Allies pair fresh sanctions with a European defense buildup to raise costs for Moscow.

Overview

  • EU leaders endorsed the Readiness 2030 plan with early projects on drones and air defense, a 40% joint procurement target by late 2027, key contracts by end‑2028, and provisions to integrate Ukraine into Europe’s defense industry.
  • Washington sanctioned Rosneft and Lukoil this week and, according to U.S. officials, has additional measures prepared that could hit Russia’s banking sector and oil‑export infrastructure while pressing Europe to increase pressure and use frozen assets.
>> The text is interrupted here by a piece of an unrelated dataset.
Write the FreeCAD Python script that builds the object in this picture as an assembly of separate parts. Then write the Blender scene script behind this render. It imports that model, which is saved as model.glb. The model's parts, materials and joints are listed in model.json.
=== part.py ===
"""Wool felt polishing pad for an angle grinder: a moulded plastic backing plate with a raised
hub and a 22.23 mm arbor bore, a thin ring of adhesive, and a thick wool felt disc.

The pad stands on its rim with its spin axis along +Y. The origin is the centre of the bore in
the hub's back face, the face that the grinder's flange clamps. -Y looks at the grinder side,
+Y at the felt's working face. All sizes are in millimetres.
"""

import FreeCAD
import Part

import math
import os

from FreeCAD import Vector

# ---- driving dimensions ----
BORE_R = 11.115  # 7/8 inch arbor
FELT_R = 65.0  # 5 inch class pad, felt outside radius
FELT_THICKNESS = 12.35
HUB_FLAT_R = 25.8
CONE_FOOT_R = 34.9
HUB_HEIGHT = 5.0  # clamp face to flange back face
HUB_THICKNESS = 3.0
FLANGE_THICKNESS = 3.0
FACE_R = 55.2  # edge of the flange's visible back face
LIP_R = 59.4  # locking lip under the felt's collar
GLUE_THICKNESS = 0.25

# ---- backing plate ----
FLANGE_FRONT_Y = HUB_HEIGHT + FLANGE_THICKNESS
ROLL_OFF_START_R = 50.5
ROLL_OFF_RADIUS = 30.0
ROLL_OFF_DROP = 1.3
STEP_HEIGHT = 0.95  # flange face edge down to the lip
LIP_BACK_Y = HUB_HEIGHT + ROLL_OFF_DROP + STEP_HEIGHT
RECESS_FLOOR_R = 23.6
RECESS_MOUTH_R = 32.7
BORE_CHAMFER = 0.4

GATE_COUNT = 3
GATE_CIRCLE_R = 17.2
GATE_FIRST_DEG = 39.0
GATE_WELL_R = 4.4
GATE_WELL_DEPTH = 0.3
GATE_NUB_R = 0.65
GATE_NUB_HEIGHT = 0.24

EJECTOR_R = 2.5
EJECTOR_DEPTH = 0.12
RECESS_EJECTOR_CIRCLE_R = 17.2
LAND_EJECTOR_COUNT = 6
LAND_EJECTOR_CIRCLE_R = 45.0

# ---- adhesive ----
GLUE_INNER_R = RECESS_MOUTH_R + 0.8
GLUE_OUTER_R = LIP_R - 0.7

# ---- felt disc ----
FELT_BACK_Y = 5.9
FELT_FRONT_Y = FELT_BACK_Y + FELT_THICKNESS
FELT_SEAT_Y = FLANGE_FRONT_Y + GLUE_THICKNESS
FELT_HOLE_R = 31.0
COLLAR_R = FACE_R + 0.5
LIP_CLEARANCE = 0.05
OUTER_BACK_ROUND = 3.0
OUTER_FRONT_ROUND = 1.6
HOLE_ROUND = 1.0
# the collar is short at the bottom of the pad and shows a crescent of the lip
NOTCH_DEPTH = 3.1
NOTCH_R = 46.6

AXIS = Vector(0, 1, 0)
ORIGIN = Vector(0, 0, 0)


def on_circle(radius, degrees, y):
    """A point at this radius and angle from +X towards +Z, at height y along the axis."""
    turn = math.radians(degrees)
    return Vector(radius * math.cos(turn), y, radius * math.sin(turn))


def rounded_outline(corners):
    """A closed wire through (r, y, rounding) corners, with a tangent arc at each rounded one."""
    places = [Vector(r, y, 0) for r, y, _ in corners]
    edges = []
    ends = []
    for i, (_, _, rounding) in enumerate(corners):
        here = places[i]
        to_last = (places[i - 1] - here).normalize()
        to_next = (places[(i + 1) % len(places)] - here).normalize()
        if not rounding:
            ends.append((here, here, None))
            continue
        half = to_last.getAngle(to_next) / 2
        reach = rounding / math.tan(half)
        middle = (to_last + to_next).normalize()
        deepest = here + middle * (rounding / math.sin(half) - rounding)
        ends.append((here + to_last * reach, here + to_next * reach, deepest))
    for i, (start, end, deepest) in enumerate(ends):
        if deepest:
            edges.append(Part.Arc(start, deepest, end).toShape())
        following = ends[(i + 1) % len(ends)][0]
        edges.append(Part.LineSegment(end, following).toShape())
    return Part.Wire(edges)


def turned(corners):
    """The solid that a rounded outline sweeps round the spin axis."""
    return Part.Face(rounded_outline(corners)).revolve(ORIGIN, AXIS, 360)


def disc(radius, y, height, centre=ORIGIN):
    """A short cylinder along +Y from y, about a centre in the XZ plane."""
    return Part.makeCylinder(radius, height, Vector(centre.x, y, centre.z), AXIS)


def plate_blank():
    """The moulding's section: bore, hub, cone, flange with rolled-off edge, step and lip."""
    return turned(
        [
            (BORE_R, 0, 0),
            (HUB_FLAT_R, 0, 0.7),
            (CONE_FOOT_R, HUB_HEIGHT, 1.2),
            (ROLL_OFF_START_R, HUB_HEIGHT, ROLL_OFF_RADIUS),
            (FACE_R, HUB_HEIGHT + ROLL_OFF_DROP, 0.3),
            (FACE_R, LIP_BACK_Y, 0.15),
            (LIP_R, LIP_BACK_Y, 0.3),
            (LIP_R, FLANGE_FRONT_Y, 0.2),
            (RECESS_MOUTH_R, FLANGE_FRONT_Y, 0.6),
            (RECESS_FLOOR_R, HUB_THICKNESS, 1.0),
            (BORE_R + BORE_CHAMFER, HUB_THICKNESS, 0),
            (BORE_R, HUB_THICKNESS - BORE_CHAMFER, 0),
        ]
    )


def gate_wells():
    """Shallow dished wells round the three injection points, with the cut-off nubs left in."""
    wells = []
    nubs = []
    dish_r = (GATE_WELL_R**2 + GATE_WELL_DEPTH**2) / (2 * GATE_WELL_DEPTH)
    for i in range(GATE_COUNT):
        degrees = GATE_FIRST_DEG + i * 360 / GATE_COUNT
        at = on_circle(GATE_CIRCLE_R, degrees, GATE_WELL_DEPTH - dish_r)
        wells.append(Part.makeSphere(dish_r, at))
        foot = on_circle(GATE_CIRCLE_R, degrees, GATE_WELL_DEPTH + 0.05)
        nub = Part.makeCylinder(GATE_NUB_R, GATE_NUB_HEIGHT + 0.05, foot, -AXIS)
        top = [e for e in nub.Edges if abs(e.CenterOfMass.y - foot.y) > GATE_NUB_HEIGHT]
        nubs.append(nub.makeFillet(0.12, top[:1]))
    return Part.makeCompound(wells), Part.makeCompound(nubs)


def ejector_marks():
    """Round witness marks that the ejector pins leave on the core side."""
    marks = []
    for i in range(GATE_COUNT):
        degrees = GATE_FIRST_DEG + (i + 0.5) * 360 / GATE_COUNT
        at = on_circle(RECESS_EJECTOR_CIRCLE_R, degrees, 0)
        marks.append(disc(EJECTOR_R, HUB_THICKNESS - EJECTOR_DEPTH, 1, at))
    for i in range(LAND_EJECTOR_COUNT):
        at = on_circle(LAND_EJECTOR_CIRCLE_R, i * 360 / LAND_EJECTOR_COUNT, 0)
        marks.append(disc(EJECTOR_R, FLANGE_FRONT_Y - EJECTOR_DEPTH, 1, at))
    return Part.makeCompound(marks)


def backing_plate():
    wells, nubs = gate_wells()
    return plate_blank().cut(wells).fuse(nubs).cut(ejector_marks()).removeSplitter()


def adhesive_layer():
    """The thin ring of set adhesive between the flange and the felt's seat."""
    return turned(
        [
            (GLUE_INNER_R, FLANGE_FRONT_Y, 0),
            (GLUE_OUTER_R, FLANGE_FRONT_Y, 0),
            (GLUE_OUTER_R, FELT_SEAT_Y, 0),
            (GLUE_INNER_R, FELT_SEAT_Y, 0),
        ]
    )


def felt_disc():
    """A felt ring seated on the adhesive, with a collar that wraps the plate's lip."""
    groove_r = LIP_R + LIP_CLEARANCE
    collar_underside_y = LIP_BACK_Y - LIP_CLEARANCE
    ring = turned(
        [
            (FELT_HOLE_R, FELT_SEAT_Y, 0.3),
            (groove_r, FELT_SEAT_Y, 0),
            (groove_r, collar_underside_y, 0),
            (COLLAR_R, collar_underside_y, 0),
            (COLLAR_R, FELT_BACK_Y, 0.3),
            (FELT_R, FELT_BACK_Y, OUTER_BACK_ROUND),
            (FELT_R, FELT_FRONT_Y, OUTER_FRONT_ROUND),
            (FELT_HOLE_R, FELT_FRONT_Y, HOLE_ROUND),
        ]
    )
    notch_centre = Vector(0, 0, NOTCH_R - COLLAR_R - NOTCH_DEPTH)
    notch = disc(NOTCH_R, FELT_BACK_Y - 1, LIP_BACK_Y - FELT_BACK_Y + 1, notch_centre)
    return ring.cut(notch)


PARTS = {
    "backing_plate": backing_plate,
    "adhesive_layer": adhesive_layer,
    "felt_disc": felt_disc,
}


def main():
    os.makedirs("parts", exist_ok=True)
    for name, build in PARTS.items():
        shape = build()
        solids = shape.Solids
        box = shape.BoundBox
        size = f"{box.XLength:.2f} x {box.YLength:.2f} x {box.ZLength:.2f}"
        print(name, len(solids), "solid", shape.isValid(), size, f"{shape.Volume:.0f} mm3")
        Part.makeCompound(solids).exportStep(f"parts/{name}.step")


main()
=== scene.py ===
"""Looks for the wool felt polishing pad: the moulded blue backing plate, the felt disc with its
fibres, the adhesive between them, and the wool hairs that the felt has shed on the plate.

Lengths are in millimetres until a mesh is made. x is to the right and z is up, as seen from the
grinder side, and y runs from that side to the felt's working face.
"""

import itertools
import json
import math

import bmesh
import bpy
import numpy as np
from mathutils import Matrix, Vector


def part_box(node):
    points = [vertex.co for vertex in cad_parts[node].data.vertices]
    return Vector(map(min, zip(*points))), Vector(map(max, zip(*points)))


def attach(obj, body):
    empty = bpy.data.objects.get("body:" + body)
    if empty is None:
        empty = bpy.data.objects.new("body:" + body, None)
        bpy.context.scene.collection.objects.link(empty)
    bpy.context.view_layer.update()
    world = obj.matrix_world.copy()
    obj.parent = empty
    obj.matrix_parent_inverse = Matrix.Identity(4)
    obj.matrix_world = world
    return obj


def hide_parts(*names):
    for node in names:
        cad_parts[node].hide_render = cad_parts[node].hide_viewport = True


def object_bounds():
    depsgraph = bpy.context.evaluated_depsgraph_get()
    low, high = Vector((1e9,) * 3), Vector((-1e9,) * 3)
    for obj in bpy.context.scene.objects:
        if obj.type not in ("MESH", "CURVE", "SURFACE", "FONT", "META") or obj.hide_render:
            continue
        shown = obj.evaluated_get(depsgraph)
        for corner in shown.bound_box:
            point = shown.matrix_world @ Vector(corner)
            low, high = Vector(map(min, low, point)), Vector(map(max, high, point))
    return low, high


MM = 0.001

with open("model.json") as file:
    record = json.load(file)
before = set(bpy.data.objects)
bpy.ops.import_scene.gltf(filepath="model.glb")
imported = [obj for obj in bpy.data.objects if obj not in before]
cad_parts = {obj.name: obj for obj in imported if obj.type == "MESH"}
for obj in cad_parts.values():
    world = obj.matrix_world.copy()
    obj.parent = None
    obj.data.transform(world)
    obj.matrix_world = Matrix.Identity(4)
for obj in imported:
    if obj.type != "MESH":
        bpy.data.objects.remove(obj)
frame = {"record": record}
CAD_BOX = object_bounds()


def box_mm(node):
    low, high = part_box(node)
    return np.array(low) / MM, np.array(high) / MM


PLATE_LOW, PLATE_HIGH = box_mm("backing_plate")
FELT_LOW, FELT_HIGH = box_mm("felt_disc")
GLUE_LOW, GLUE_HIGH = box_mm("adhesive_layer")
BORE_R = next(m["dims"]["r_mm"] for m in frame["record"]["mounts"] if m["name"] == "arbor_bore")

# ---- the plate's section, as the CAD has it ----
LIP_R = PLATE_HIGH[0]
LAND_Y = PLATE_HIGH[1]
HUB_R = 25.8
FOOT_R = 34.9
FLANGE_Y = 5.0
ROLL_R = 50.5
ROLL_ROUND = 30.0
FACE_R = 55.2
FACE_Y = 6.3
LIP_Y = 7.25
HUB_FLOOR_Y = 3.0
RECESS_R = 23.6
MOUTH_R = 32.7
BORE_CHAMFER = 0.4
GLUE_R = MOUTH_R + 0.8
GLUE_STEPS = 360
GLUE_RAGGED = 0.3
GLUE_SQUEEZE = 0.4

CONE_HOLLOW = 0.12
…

  • At London’s ‘Coalition of the Willing’ talks, European leaders pledged further military assistance, prioritized long‑range strike and air defenses, and pushed to deploy frozen Russian assets, though EU leaders have not fully signed off on a large loan due to Belgian concerns.
  • President Volodymyr Zelenskyy urged the U.S. to extend oil penalties to the entire Russian sector and called for long‑range missiles, with NATO’s Mark Rutte saying the Tomahawk request remains under review by President Trump.
  • Kremlin envoy Kirill Dmitriev, visiting the U.S., said Russia, the United States and Ukraine are ‘quite close’ to a diplomatic solution, a claim made as Moscow faces new sanctions and as allies coordinate tighter measures.